<<<<
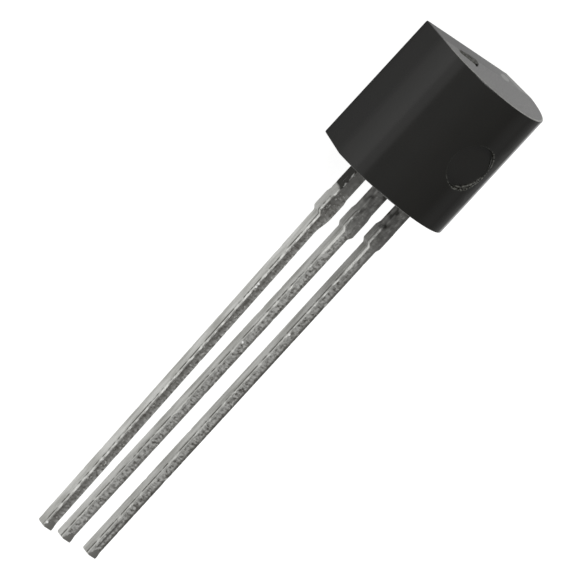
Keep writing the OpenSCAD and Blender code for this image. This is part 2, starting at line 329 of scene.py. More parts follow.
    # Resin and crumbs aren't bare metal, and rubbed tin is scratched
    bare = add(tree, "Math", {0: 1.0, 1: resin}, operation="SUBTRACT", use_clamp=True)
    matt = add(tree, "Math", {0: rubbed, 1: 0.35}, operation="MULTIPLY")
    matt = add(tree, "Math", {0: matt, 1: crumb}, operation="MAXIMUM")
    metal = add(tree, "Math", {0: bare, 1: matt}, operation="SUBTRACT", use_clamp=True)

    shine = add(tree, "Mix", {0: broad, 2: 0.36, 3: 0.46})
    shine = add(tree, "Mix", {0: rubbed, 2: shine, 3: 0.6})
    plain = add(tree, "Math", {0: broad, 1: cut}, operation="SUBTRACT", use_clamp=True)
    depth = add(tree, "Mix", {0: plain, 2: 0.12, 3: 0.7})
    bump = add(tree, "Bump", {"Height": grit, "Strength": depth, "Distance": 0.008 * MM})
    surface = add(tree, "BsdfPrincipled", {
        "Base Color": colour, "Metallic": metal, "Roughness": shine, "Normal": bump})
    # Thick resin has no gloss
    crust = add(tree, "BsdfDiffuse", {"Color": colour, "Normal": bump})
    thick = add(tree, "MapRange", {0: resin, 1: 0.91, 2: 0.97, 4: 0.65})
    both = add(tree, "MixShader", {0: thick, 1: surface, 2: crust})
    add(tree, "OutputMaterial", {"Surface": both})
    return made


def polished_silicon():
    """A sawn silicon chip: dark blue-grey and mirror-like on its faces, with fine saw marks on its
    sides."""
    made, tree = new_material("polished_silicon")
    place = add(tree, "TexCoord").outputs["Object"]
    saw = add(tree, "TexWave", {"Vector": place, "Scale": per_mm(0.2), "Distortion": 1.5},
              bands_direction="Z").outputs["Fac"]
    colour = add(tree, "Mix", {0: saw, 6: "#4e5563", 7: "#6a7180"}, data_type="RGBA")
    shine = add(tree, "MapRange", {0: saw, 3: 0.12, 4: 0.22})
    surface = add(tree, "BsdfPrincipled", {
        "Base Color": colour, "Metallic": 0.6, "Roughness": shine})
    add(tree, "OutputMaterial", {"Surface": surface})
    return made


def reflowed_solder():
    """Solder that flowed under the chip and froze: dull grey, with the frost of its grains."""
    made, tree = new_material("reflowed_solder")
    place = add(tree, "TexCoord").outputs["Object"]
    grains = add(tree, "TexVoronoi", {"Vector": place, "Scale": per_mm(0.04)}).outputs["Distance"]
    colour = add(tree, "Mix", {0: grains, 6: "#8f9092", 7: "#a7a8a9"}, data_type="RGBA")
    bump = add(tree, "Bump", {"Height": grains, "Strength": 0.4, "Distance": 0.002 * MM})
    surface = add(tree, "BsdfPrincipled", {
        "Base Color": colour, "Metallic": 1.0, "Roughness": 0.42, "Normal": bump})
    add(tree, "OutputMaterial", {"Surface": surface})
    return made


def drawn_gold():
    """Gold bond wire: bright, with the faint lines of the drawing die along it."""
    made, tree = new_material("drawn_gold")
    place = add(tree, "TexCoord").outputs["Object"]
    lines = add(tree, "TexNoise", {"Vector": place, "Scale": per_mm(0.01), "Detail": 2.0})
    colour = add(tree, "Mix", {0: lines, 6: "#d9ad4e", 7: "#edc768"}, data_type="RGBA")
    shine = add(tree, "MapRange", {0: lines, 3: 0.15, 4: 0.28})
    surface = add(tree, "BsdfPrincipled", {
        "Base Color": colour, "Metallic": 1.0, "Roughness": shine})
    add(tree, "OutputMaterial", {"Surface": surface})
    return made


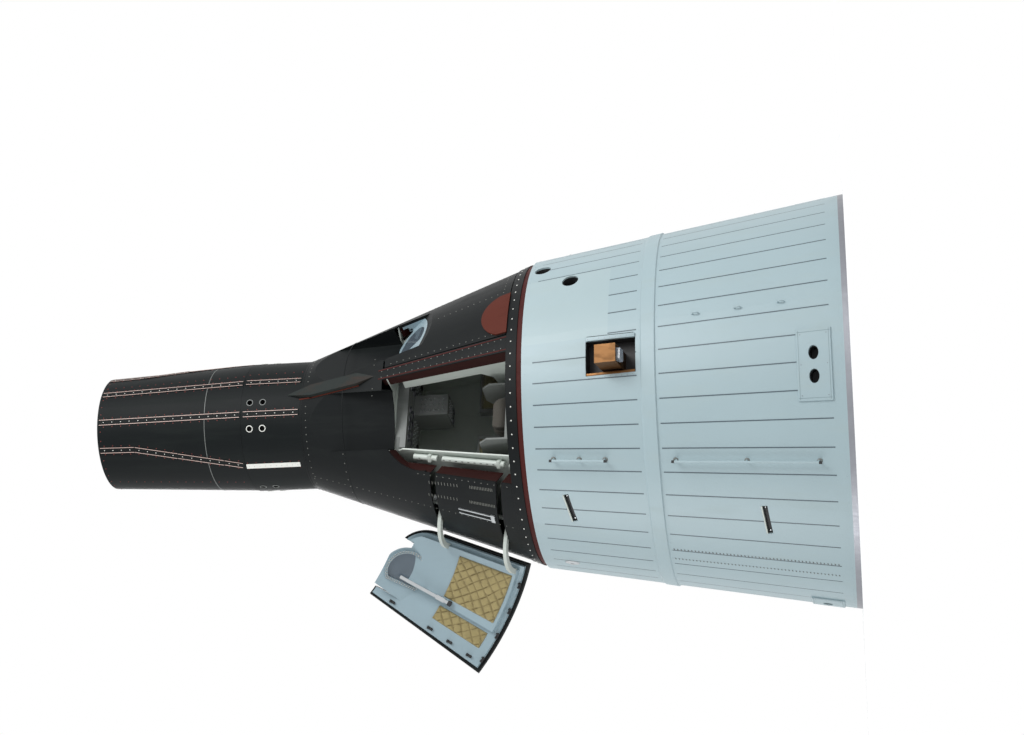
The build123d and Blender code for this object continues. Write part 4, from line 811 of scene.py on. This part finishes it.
>>>>
▸ **What you will do**
Copy out every line of the data above, exactly as given.

▸ **Answer to this problem**
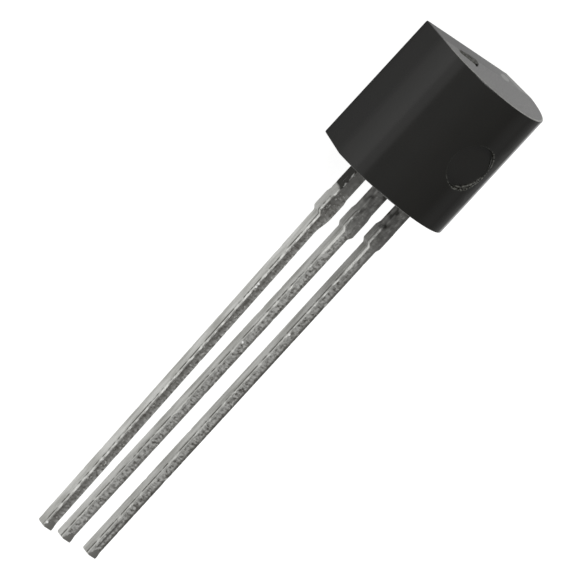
Keep writing the OpenSCAD and Blender code for this image. This is part 2, starting at line 329 of scene.py. More parts follow.
    # Resin and crumbs aren't bare metal, and rubbed tin is scratched
    bare = add(tree, "Math", {0: 1.0, 1: resin}, operation="SUBTRACT", use_clamp=True)
    matt = add(tree, "Math", {0: rubbed, 1: 0.35}, operation="MULTIPLY")
    matt = add(tree, "Math", {0: matt, 1: crumb}, operation="MAXIMUM")
    metal = add(tree, "Math", {0: bare, 1: matt}, operation="SUBTRACT", use_clamp=True)

    shine = add(tree, "Mix", {0: broad, 2: 0.36, 3: 0.46})
    shine = add(tree, "Mix", {0: rubbed, 2: shine, 3: 0.6})
    plain = add(tree, "Math", {0: broad, 1: cut}, operation="SUBTRACT", use_clamp=True)
    depth = add(tree, "Mix", {0: plain, 2: 0.12, 3: 0.7})
    bump = add(tree, "Bump", {"Height": grit, "Strength": depth, "Distance": 0.008 * MM})
    surface = add(tree, "BsdfPrincipled", {
        "Base Color": colour, "Metallic": metal, "Roughness": shine, "Normal": bump})
    # Thick resin has no gloss
    crust = add(tree, "BsdfDiffuse", {"Color": colour, "Normal": bump})
    thick = add(tree, "MapRange", {0: resin, 1: 0.91, 2: 0.97, 4: 0.65})
    both = add(tree, "MixShader", {0: thick, 1: surface, 2: crust})
    add(tree, "OutputMaterial", {"Surface": both})
    return made


def polished_silicon():
    """A sawn silicon chip: dark blue-grey and mirror-like on its faces, with fine saw marks on its
    sides."""
    made, tree = new_material("polished_silicon")
    place = add(tree, "TexCoord").outputs["Object"]
    saw = add(tree, "TexWave", {"Vector": place, "Scale": per_mm(0.2), "Distortion": 1.5},
              bands_direction="Z").outputs["Fac"]
    colour = add(tree, "Mix", {0: saw, 6: "#4e5563", 7: "#6a7180"}, data_type="RGBA")
    shine = add(tree, "MapRange", {0: saw, 3: 0.12, 4: 0.22})
    surface = add(tree, "BsdfPrincipled", {
        "Base Color": colour, "Metallic": 0.6, "Roughness": shine})
    add(tree, "OutputMaterial", {"Surface": surface})
    return made


def reflowed_solder():
    """Solder that flowed under the chip and froze: dull grey, with the frost of its grains."""
    made, tree = new_material("reflowed_solder")
    place = add(tree, "TexCoord").outputs["Object"]
    grains = add(tree, "TexVoronoi", {"Vector": place, "Scale": per_mm(0.04)}).outputs["Distance"]
    colour = add(tree, "Mix", {0: grains, 6: "#8f9092", 7: "#a7a8a9"}, data_type="RGBA")
    bump = add(tree, "Bump", {"Height": grains, "Strength": 0.4, "Distance": 0.002 * MM})
    surface = add(tree, "BsdfPrincipled", {
        "Base Color": colour, "Metallic": 1.0, "Roughness": 0.42, "Normal": bump})
    add(tree, "OutputMaterial", {"Surface": surface})
    return made


def drawn_gold():
    """Gold bond wire: bright, with the faint lines of the drawing die along it."""
    made, tree = new_material("drawn_gold")
    place = add(tree, "TexCoord").outputs["Object"]
    lines = add(tree, "TexNoise", {"Vector": place, "Scale": per_mm(0.01), "Detail": 2.0})
    colour = add(tree, "Mix", {0: lines, 6: "#d9ad4e", 7: "#edc768"}, data_type="RGBA")
    shine = add(tree, "MapRange", {0: lines, 3: 0.15, 4: 0.28})
    surface = add(tree, "BsdfPrincipled", {
        "Base Color": colour, "Metallic": 1.0, "Roughness": shine})
    add(tree, "OutputMaterial", {"Surface": surface})
    return made


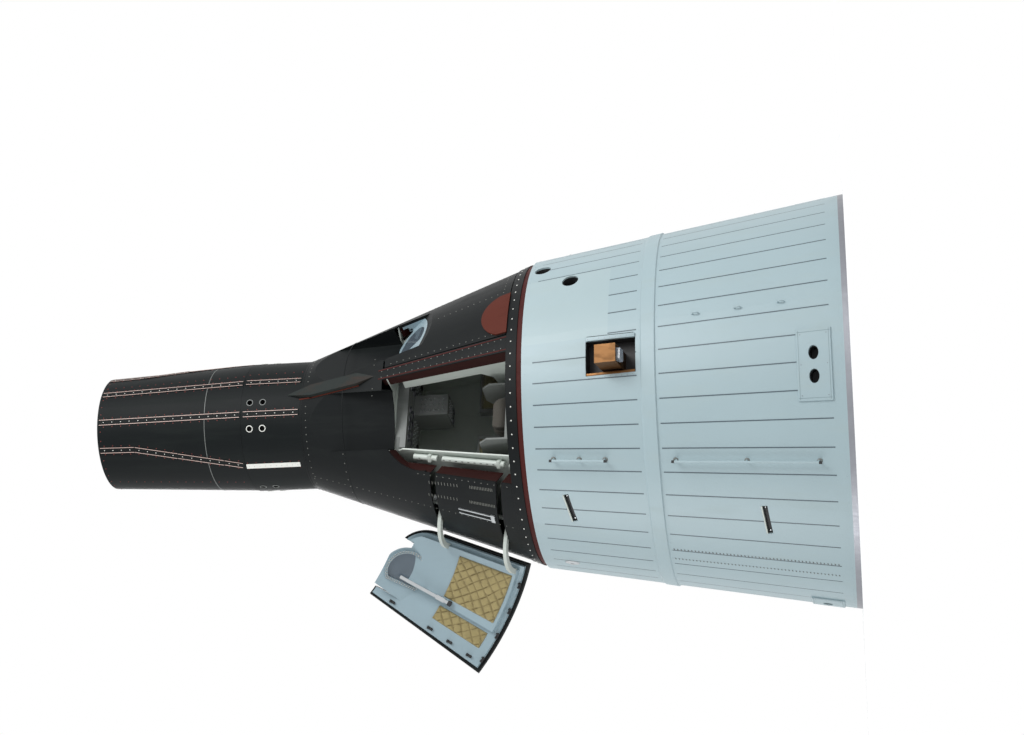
The build123d and Blender code for this object continues. Write part 4, from line 811 of scene.py on. This part finishes it.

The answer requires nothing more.